── DATA LISTING ──

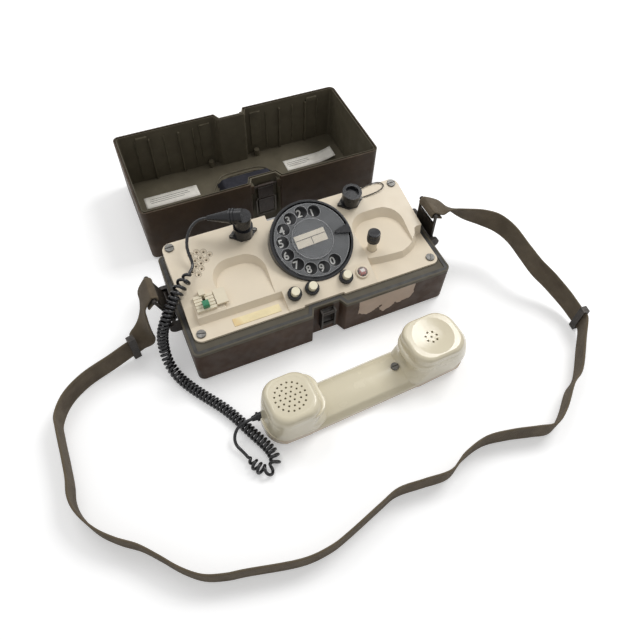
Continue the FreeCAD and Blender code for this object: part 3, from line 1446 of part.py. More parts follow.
def lever():
    """A latch lever hanging from its pin, with the bail's pivot part way down."""
    half = S.lever_width / 2
    plate = box(-half, half, -S.lever_thickness / 2, S.lever_thickness / 2, -S.lever_length, 0)
    tip = [edge for edge in plate.Edges if edge.BoundBox.ZMax < -S.lever_length + 0.01 and
           edge.BoundBox.XLength > half]
    plate = plate.makeFillet(1.2, tip)
    knuckle = cylinder(S.lever_thickness / 2 + 0.6, S.lever_width, Vector(-half, 0, 0), Vector(1, 0, 0))
    reach = S.notch_width / 2 + 1.5
    pin = cylinder(S.lever_pin_radius, 2 * reach, Vector(-reach, 0, 0), Vector(1, 0, 0))
    pivot = cylinder(S.wire_radius + 0.9, S.lever_width, Vector(-half, -0.6, -BAIL_DROP),
                     Vector(1, 0, 0))
    hole = cylinder(S.wire_radius + 0.06, 60, Vector(-30, -0.6, -BAIL_DROP), Vector(1, 0, 0))
    return fused([plate, knuckle, pin, pivot]).cut(hole)


BAIL_DROP = 17.0


def bail():
    """A U of wire whose ends turn into the lever."""
    half = S.bail_width / 2
    inner = S.lever_width / 2 - 4.0
    points = [Vector(-inner, 0, 0), Vector(-half, 0, 0), Vector(-half, 0, -S.bail_length),
              Vector(half, 0, -S.bail_length), Vector(half, 0, 0), Vector(inner, 0, 0)]
    path = rounded_path(points, [0, 2.2, 2.2, 2.2, 2.2, 0])
    profile = Part.Wire(Part.makeCircle(S.wire_radius, points[0], Vector(1, 0, 0)))
    return path.makePipeShell([profile], True, False)


def latch_frames(side):
    """Lever and bail places on the lid's front (side -1) or back (side 1)."""
    turn = Rotation(Vector(0, 0, 1), 0 if side < 0 else 180)
    hub = LID.multiply(Placement(Vector(0, 0, 0), turn))
    lever_place = hub.multiply(Placement(Vector(0, LEVER_Y, S.lever_pin_height), Rotation()))
    bail_place = hub.multiply(Placement(Vector(0, LEVER_Y - 0.6, S.lever_pin_height - BAIL_DROP),
                                        Rotation()))
    return lever_place, bail_place


for name, side in (("front", -1), ("back", 1)):
    lever_place, bail_place = latch_frames(side)
    feature("latch_lever_" + name, lever(), lever_place)
    feature("latch_bail_" + name, bail(), bail_place)


# Cords

def run_radii(points):
    """Each arc's radius: 0.45 of the shorter run over the tangent of half the turn."""
    radii = [0.0]
    for before, point, after in zip(points, points[1:], points[2:]):
        inward = point - before
        outward = after - point
        turn = inward.getAngle(outward)
        radii.append(0.45 * min(inward.Length, outward.Length) / math.tan(turn / 2))
    return radii + [0.0]


def tube(points, diameter, name):
    """A round tube along straight runs joined by tangent arcs."""
    radii = run_radii(points)
    print(name, "radii", [round(radius, 1) for radius in radii[1:-1]])
    path = rounded_path(points, radii)
    direction = points[1] - points[0]
    profile = Part.Wire(Part.makeCircle(diameter / 2, points[0], direction))
    solid = path.makePipeShell([profile], True, False)
    print(name, "volume share", round(solid.Volume / (math.pi * diameter ** 2 / 4 * path.Length), 4))
    return solid


def smooth(points, steps):
    """A Catmull-Rom curve through the points, sampled evenly between each pair."""
    padded = [points[0] * 2 - points[1]] + points + [points[-1] * 2 - points[-2]]
    samples = []
    for index in range(1, len(padded) - 2):
        p0, p1, p2, p3 = padded[index - 1:index + 3]
        for step in range(steps):
            t = step / steps
            samples.append((p1 * 2 + (p2 - p0) * t + (p0 * 2 - p1 * 5 + p2 * 4 - p3) * t ** 2
                            + (p1 * 3 - p0 - p2 * 3 + p3) * t ** 3) * 0.5)
    return samples + [points[-1]]


CAP_LANYARD = [TOP.multVec(point) for point in lanyard()]
feature("cap_lanyard", tube(CAP_LANYARD, 1.1, "lanyard"))

# The curls' middle line: over the faceplate's left edge, down the side, along the ground and back.
COIL_ROUTE = [Vector(*point) for point in (
    (-110.3, 14.5, 69.0), (-113.5, 10.0, 69.5), (-120.5, 3.5, 70.0), (-129.0, -4.5, 68.0),
    (-137.5, -11.5, 62.5), (-145.5, -17.5, 53.5), (-151.5, -20.5, 42.5), (-154.5, -23.0, 31.5),
    (-156.2, -28.0, 21.8), (-156.4, -35.5, 13.8), (-154.6, -45.0, 8.2), (-150.5, -55.5, 5.8),
    (-145.0, -66.0, 5.7), (-138.5, -76.5, 5.7), (-131.0, -87.5, 5.7), (-123.5, -98.5, 5.7),
    (-117.5, -109.5, 5.7), (-112.0, -121.5, 5.7), (-107.0, -133.5, 5.7), (-101.8, -144.5, 5.7),
    (-97.6, -155.0, 5.7), (-97.0, -165.0, 5.7), (-103.5, -172.5, 5.7), (-112.0, -168.5, 5.7),
    (-116.0, -159.5, 5.7), (-119.5, -150.5, 5.7))]


def coil_pitch(share, bend):
    """Stretched curls at the start, tight ones along the case; a bend spreads them as it needs."""
    if share < 0.035:
        pitch = 8.5
    elif share < 0.12:
        pitch = 8.5 - (8.5 - S.curl_pitch) * (share - 0.035) / 0.085
    else:
        pitch = S.curl_pitch + 3.0 * max(0.0, (share - 0.93) / 0.07)
    return max(pitch, (S.wire_diameter + S.curl_gap) * bend / (bend - S.coil_radius))


def bend_radius(before, point, after):
    """The radius of the circle through three points, at most 500."""
    area = (point - before).cross(after - point).Length / 2
    sides = (point - before).Length * (after - point).Length * (after - before).Length
    return min(sides / (4 * max(area, 1e-9)), 500.0)


def coil_points():
    """Points and directions of the wire, four to a turn, from the route's own arc length."""
    line = smooth(COIL_ROUTE, 40)
    lengths = [0.0]
    for first, second in zip(line, line[1:]):
        lengths.append(lengths[-1] + (second - first).Length)
    total = lengths[-1]
    reach = 12
    last = len(line) - 1 - reach
    bends = [bend_radius(line[i - reach], line[i], line[i + reach])
             for i in (min(max(index, reach), last) for index in range(len(line)))]
    normal = Vector(0, 0, 1)
    frames = []
    for index, point in enumerate(line):
        ahead = line[min(index + 1, len(line) - 1)] - line[max(index - 1, 0)]
        ahead.normalize()
        normal = (normal - ahead * normal.dot(ahead)).normalize()
        frames.append((point, ahead, normal, ahead.cross(normal)))

    def frame_at(distance):
        distance = min(max(distance, 0.0), total)
        index = max(i for i in range(len(lengths) - 1) if lengths[i] <= distance + 1e-9)
        part = (distance - lengths[index]) / max(lengths[index + 1] - lengths[index], 1e-9)
        low, high = frames[index], frames[index + 1]
        return [a + (b - a) * part for a, b in zip(low, high)]

    def wire_at(distance, angle):
        point, _, normal, side = frame_at(distance)
        grow = max(min(distance / S.curl_rise, (total - distance) / S.curl_rise, 1.0), 0.0)
        grow = grow * grow * (3 - 2 * grow)
        radius = S.coil_radius * grow * (1.0 + 0.35 * max(0.0, 1 - distance / 45.0))
        return point + normal * (radius * math.cos(angle)) + side * (radius * math.sin(angle))

    def tightest(distance):
        """The sharpest bend within half a curl of a place on the route."""
        return min(bend for bend, length in zip(bends, lengths) if abs(length - distance) < 3.0)

    samples = []
    distance, angle = 0.0, 1.2
    while distance < total:
        samples.append((distance, angle))
        step = coil_pitch(distance / total, tightest(distance)) / 4
        distance += step
        angle += math.pi / 2
    share = (total - samples[-1][0]) / step
    if share > 0.3:
        samples.append((total, samples[-1][1] + share * math.pi / 2))
    else:
        samples[-1] = (total, samples[-1][1])
    points = [wire_at(d, a) for d, a in samples]
    tangents = []
    for index, (d, a) in enumerate(samples):
        before = samples[max(index - 1, 0)]
        after = samples[min(index + 1, len(samples) - 1)]
        slope = (after[1] - before[1]) / (after[0] - before[0])
        ahead = min(d + 0.01, total)
        behind = max(d - 0.01, 0.0)
        tangents.append((wire_at(ahead, a + slope * (ahead - d)) - wire_at(behind, a + slope *
                                                                            (behind - d))).normalize())
    return points, tangents


def biarc(start, start_way, end, end_way):
    """Two tangent arcs between two points with directions."""
    chord = end - start
    both = start_way + end_way
    square = 2 * (1 - start_way.dot(end_way))
    if square < 1e-9:
        reach = chord.Length ** 2 / (4 * chord.dot(start_way))
    else:
        reach = (-chord.dot(both) + math.sqrt(chord.dot(both) ** 2 + square * chord.dot(chord))) / square
    first = start + start_way * reach
    last = end - end_way * reach
    middle = (first + last) * 0.5
    edges = []
    for near, corner, far in ((start, first, middle), (middle, last, end)):
        back = (near - corner).normalize()
        ahead = (far - corner).normalize()
        half = back.getAngle(ahead) / 2
        if abs(math.pi / 2 - half) < 1e-4:
            edges.append(Part.LineSegment(near, far).toShape())
            continue
        radius = reach * math.tan(half)
        top = corner + (back + ahead).normalize() * (radius / math.sin(half) - radius)
        edges.append(Part.Arc(near, top, far).toShape())
    return edges


def cord_coil():
    points, tangents = coil_points()
    edges = []
    for index in range(len(points) - 1):
        edges += biarc(points[index], tangents[index], points[index + 1], tangents[index + 1])
    path = Part.Wire(edges)
    profile = Part.Wire(Part.makeCircle(S.wire_diameter / 2, points[0], tangents[0]))
    solid = path.makePipeShell([profile], True, False)
    print("coil turns", round(len(points) / 4, 1), "length", round(path.Length, 1), "volume share",
          round(solid.Volume / (math.pi * S.wire_diameter ** 2 / 4 * path.Length), 4))
    fine = path.discretize(Distance=0.6)
    least, place = min(((other - point).Length, index) for index, point in enumerate(fine)
                       for other in fine[index + 14:index + 160])
    print("coil least gap", round(least - S.wire_diameter, 2), "at", fine[place])
    return solid, points, tangents


coil_solid, coil_ends, coil_ways = cord_coil()
feature("cord_coil", coil_solid)

# The lead leaves the boot, falls to the faceplate's left edge and meets the first curl.
LEAD = [BOOT_END, BOOT_END + BOOT_AXIS * 7, Vector(-95.0, 52.5, 87.5), Vector(-102.5, 44.5, 83.5),
        Vector(-107.0, 34.0, 77.5), coil_ends[0] - coil_ways[0] * 9, coil_ends[0]]
feature("cord_lead", tube(LEAD, S.wire_diameter, "lead"))

# The tail runs from the last curl round into the handset's gland.
TAIL = [coil_ends[-1], coil_ends[-1] + coil_ways[-1] * 6, Vector(-125.0, -138.0, 6.5),
        Vector(-123.5, -131.0, 10.0), Vector(-118.5, -126.5, 14.0), GLAND_END + GLAND_AXIS * 7, GLAND_END]
feature("cord_tail", tube(TAIL, S.wire_diameter, "tail"))
print("lead", LEAD)
print("tail", TAIL)


# Check every piece and write its file

doc.recompute()
for item in doc.Objects:
    if "Invalid" in item.State or "Error" in item.State:
        raise RuntimeError(f"{item.Label} failed: {item.State}")
os.makedirs("parts", exist_ok=True)
failed = [piece.Label for piece in pieces
          if piece.Shape.isNull() or not piece.Shape.isValid() or not piece.Shape.Solids]
if failed:
    raise RuntimeError("no valid solid: " + ", ".join(failed))
for piece in pieces:
    piece.Shape.exportStep(f"parts/{piece.Label}.step")
print(len(pieces), "pieces")
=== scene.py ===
import math

import bmesh
import bpy
from mathutils import Matrix, Vector


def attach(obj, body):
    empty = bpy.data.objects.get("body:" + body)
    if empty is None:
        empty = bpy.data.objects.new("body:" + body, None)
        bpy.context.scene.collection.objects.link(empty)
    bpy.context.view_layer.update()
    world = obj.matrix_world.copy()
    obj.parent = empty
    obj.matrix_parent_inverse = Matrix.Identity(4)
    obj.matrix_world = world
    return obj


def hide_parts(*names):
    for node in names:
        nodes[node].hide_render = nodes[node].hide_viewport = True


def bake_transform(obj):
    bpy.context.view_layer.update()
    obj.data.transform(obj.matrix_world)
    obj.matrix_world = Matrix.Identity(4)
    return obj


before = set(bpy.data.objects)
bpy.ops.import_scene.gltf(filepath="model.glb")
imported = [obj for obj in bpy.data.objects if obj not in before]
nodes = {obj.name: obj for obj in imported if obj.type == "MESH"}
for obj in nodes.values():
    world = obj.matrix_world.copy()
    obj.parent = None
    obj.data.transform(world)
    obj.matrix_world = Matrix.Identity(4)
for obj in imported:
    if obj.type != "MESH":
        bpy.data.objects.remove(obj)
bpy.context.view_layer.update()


# Lower case: a deep open tray in dark brown moulded plastic, scuffed, its edges paled partly by
# wear and partly by a painted highlight.
# Its stepped ledge is grey-olive and carries a near-black rubber gasket; two dark steel catches for
# the lid's bails are let into its front and back walls.

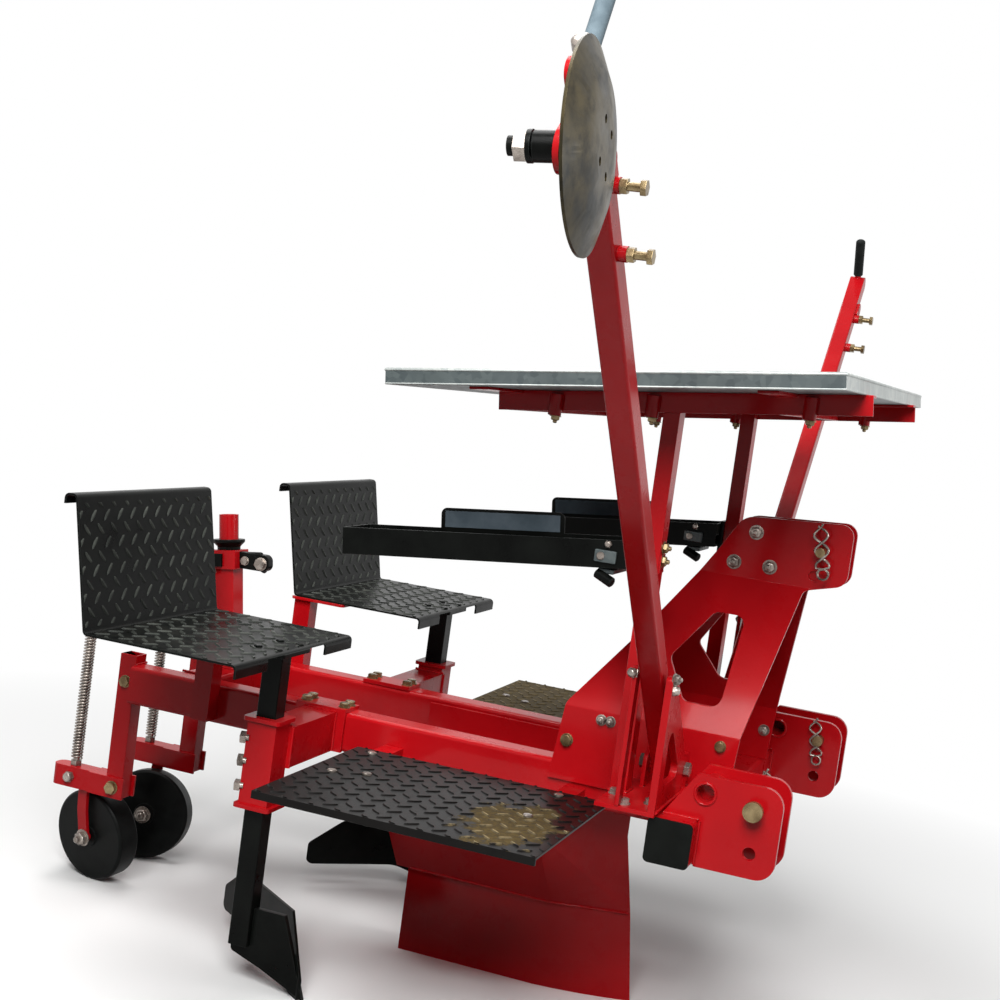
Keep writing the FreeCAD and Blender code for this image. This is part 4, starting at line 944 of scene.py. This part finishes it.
copied(hex_bolt, [facing(on_post(84, -11, 228), (0, -1, 0), 1.3, 15),
                  facing(on_post(45, -11, 234), (0, -1, 0), 0.9, 5)],
       "depth_lever_bolts", "bright_zinc")
copied(stud_nut, [facing(on_post(84, 11, 228), (0, 1, 0), 1.2),
                  facing(on_post(45, 11, 234), (0, 1, 0), 0.9)],
       "depth_lever_nuts", "bright_zinc")
copied(cap_nut, [facing(on_post(-31, -14, z), (-1, 0, 0), 0.9) for z in (222, 250)]
       + [facing(on_post(-22, -31, 210), (0, -1, 0), 0.9)],
       "depth_clamp_caps", "bright_zinc")
jaw = slab(40, 16, 30, 5.0)
jaw.data.transform(shift(0, 0, -15))
knuckle = turned_end(turned_end(barrel(20, 13, -10, 10), 3.0, 1.5, 10), 3.0, -1.5, -10)
knuckle.data.transform(pointing((0, 1, 0)))
heel = slab(34, 14, 22, 5.0)
heel.data.transform(Matrix.Rotation(math.radians(32), 4, "Y") @ shift(22, 0, -14))
for part in (jaw, knuckle, heel):
    part.data.transform(Matrix.Translation(at(*on_post(62, 0, 238)))
                        @ Matrix.Rotation(-DEPTH_LEAN, 4, "Y"))
fitted("depth_lever_jaw", [jaw, knuckle, heel], "black_enamel")

# ---- rolled hems of the table, in a paler zinc: a painted highlight along them
for name, level, radius in (("table_top_hem", 25.0, 3.2), ("table_foot_hem", 1.6, 2.0)):
    corners = [at(*on_table(x, y, level)) for x, y in
               ((-444, -609), (329, -609), (329, 609), (-444, 609))]
    hem = wire(name, corners, radius, closed=True)
    settle(smooth(hem, 50.0), "frame", "galvanised_sheet", PAINTED_HIGHLIGHT_ZINC)

# ---- clamps under the seedling trays
TRAY_TILT = math.radians(6.6)
parts, hooks = [], []
for side in (-1, 1):
    cheek = slab(40, 7, 22, 2.0)
    cheek.data.transform(Matrix.Translation(at(-192, side * TABLE_LEG_Y - 62.5, 914)))
    web = slab(30, 96, 9, 2.5)
    web.data.transform(Matrix.Translation(at(-192, side * TABLE_LEG_Y, 893)))
    hook = turned_end(turned_end(barrel(14, 9.5, 0, 34), 2.5, 2.0, 34), 2.5, -1.5, 0)
    hook.data.transform(facing((-208, side * TABLE_LEG_Y - 44, 892), (0.75, -0.2, -0.3)))
    parts += [cheek, web]
    hooks.append(hook)
fitted("tray_clamp_brackets", parts, "galvanised_sheet")
fitted("tray_clamp_hooks", hooks, "black_enamel")
# slate grey sheets on the guards that stand up from the trays: a painted reflection on their glossy
# black
reflection_sheets = []
for side in (-1, 1):
    sheet = slab(228, 31, 0.8, 0.3)
    sheet.data.transform(Matrix.Translation(at(-144, 0, 960)) @ Matrix.Rotation(-TRAY_TILT, 4, "Y")
                         @ shift(-287.5, side * TABLE_LEG_Y + 57, 17)
                         @ Matrix.Rotation(math.pi / 2, 4, "X"))
    reflection_sheets.append(sheet)
fitted("tray_guard_painted_reflections", reflection_sheets, "black_enamel", PAINTED_REFLECTION)
copied(button, [facing((-200, side * TABLE_LEG_Y - 66, 925), (0, -1, 0), 0.8) for side in (-1, 1)],
       "tray_clamp_bolts", "bright_zinc")

# ---- marker heads: end lugs on the tubes, a stop bolt at the disc
for side, name in SIDES:
    arm = arm_frame(side, "marker_swing_" + name)
    eye = turned_end(barrel(24, 15, 0, 6), 1.0, 0.8, 6)
    eye.data.transform(arm @ shift(20, 0, 1338) @ pointing((1, 0, 0)))
    web = slab(34, 29, 6, 1.0)
    web.data.transform(arm @ shift(20, 0, 1322) @ pointing((1, 0, 0)))
    lug = joined("marker_tube_lug_" + name, [eye, web])
    settle(smooth(lug, 40.0), "marker_" + name, "red_enamel")
collar = turned_end(barrel(16, 9.0, 0.0, 26.0), 1.5, 2.0, 26.0)
flare = turned_end(turned_end(barrel(20, 14.0, 24.0, 36.0), 3.0, 3.0, 36.0), 4.0, 1.0, 39.0)
stop = joined("disc_stop_bolt", [collar, flare])
stop.data.transform(arm_frame(-1, "marker_swing_right") @ shift(8, -12, 1479))
settle(smooth(stop, 40.0), "bar_right", "bright_zinc")

# ---- plugs in the open ends of the footplate bearers
plugs = []
for side in (-1, 1):
    for x in (-625, -245):
        plug = slab(39, 39, 5, 2.0)
        plug.data.transform(Matrix.Translation(at(x, side * 510.0, 435)) @ pointing((0, side, 0)))
        plugs.append(plug)
fitted("bearer_plugs", plugs, "black_plastic")

# ---- rear straps of the marker brackets, up to their lock nuts
straps = []
for side in (-1, 1):
    strap = slab(8, 26, 246, 1.5)
    strap.data.transform(Matrix.Translation(at(-96, side * (BRACKET_Y + 1), FOOT_TOP)))
    straps.append(strap)
fitted("marker_bracket_straps", straps, "red_enamel")

# ---- runs of weld, painted over: the corners of each on the left side, a bead's middle 1 mm proud
runs_on_tubes = [[(-38, 201), (46, 201)], [(-24, 406), (39, 406)], [(-24, 304), (39, 304)],
                 [(-41, 189), (-41, 131)], [(CROSS_X - 40, 129), (CROSS_X + 40, 129)],
                 [(SHANK_X - 35, 388.5), (SHANK_X + 35, 388.5)],
                 [(SHANK_X - 35, 199), (SHANK_X + 35, 199)], [(-1240, 129), (-1240, 171)]]
runs_on_feet = [[(-26.5, 455), (-26.5, 234)],
                [(-136.5, 323), (-105.5, 323), (-105.5, 365), (-136.5, 365), (-136.5, 323)]]
upright_runs = [(41, 406, 499, 422), (41, 304, 499, 422), (-41, 191, 500, 421),
                (SHANK_X + 36, 389, 499, 421), (SHANK_X + 36, 199, 499, 421),
                (-106, 331, 939, 906), (-106, 357, 939, 906)]
runs = [[(x, y, TUBE_TOP + 1) for x, y in run] for run in runs_on_tubes]
runs += [[(x, y, FOOT_TOP + 1) for x, y in run] for run in runs_on_feet]
runs += [[(x, y, high), (x, y, low)] for x, y, high, low in upright_runs]
# and where the shoe meets its mounts
runs.append([(-608, 50.5, 176), (-300, 50.5, 176), (-150, 4, 176)])
beads = [bead([(x, side * y, z) for x, y, z in run]) for run in runs for side in (-1, 1)]
beads.append(bead([(CROSS_X + x, y, TUBE_TOP + 1) for x, y in
                   ((-23.5, -23), (23.5, -23), (23.5, 23), (-23.5, 23), (-23.5, -23))]))
fitted("frame_weld_beads", beads, "red_enamel", degrees=60.0)

for piece in PATTERNS:
    bpy.data.objects.remove(piece)


# ---- studio
def softbox(name, place, target, size, power):
    bpy.ops.object.select_all(action="DESELECT")
    bpy.ops.object.light_add(type="AREA", location=place)
    lamp = bpy.context.object
    lamp.name = name
    lamp.data.shape = "SQUARE"
    lamp.data.size = size
    lamp.data.energy = power
    lamp.rotation_euler = (Vector(target) - Vector(place)).to_track_quat("-Z", "Y").to_euler()
    lamp.visible_camera = False


def seen_directly(material):
    """1 for rays that show the background itself: seen, mirrored or through something clear."""
    rays = add_node(material, "LightPath")
    first = add_node(material, "Math", {"operation": "ADD", "use_clamp": True}, {
        0: rays.outputs["Is Camera Ray"], 1: rays.outputs["Is Glossy Ray"]})
    return add_node(material, "Math", {"operation": "ADD", "use_clamp": True}, {
        0: first, 1: rays.outputs["Is Transmission Ray"]})


def floor_finish():
    """A matt studio floor.

    It is pale under the machine, white away from it, and darker to the light it throws back up.
    """
    material, place = new_material("matt_studio_floor")
    seen = seen_directly(material)
    paint = add_node(material, "Mix", {"data_type": "RGBA"}, {
        0: seen, 6: srgb("#727170"), 7: srgb("#f9f9f8")})
    matt = add_node(material, "BsdfDiffuse", {}, {"Color": paint.outputs[2]})
    white = add_node(material, "Emission", {}, {"Color": (1, 1, 1, 1), "Strength": 1.0})
    distance = add_node(material, "VectorMath", {"operation": "LENGTH"}, {0: place})
    fade = add_node(material, "MapRange", {}, {
        0: distance.outputs["Value"], 1: 1.2, 2: 2.6, 3: 0.0, 4: 1.0})
    share = add_node(material, "Math", {"operation": "MULTIPLY"}, {0: fade, 1: seen})
    shader = add_node(material, "MixShader", {}, {0: share, 1: matt, 2: white})
    return close_material(material, shader)


bpy.ops.object.select_all(action="DESELECT")
bpy.ops.mesh.primitive_plane_add(size=60.0, location=(0, 0, 0))
floor = bpy.context.object
floor.name = "studio_floor"
bpy.ops.object.mode_set(mode="EDIT")
bpy.ops.mesh.subdivide(number_cuts=3)
bpy.ops.object.mode_set(mode="OBJECT")
floor.data.materials.append(floor_finish())

world = bpy.data.worlds.new("studio_room")
scene.world = world
world.use_nodes = True
world.node_tree.nodes.clear()
shown = add_node(world, "Background", {}, {"Color": (1, 1, 1, 1), "Strength": 1.0})
room = add_node(world, "Background", {}, {"Color": srgb("#f2f4f6"), "Strength": 0.09})
both = add_node(world, "MixShader", {}, {0: seen_directly(world), 1: room, 2: shown})
add_node(world, "OutputWorld", {}, {0: both})

AMIDSHIPS = (-0.2, 0, 0.5)
softbox("near_softbox", (0.8, -3.3, 3.4), AMIDSHIPS, 2.2, 215.0)
softbox("overhead_softbox", (-0.9, -0.4, 4.6), AMIDSHIPS, 1.8, 80.0)
softbox("front_softbox", (4.2, 1.0, 1.9), (0, 0, 0.7), 1.2, 46.0)
softbox("far_softbox", (-1.4, 2.6, 4.4), AMIDSHIPS, 1.8, 45.0)

# The camera stands level with the table, right and ahead of the machine, a little rolled.
CAMERA_PLACE = (562.8, -3190.8, 1229.0)
CAMERA_YAW, CAMERA_PITCH, CAMERA_ROLL = 0.333, 0.080, 0.136
CAMERA_LENS = 59.35
bpy.ops.object.camera_add(location=at(*CAMERA_PLACE))
camera = bpy.context.object
camera.name = "studio_camera"
ahead = Vector((-math.sin(CAMERA_YAW) * math.cos(CAMERA_PITCH),
                math.cos(CAMERA_YAW) * math.cos(CAMERA_PITCH), -math.sin(CAMERA_PITCH)))
level = Vector((math.cos(CAMERA_YAW), math.sin(CAMERA_YAW), 0.0))
plumb = level.cross(ahead)
right = level * math.cos(CAMERA_ROLL) + plumb * math.sin(CAMERA_ROLL)
top = plumb * math.cos(CAMERA_ROLL) - level * math.sin(CAMERA_ROLL)
camera.rotation_euler = Matrix((right, top, -ahead)).transposed().to_euler()
camera.data.lens = CAMERA_LENS
camera.data.sensor_width = 36.0
camera.data.clip_end = 100.0
scene.camera = camera
scene.view_settings.view_transform = "Standard"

───

● EXERCISE DIRECTIONS
Copy each line of the listing that contains the string "remove".

● TASK ANSWER
        bpy.data.objects.remove(obj)
    bpy.data.objects.remove(piece)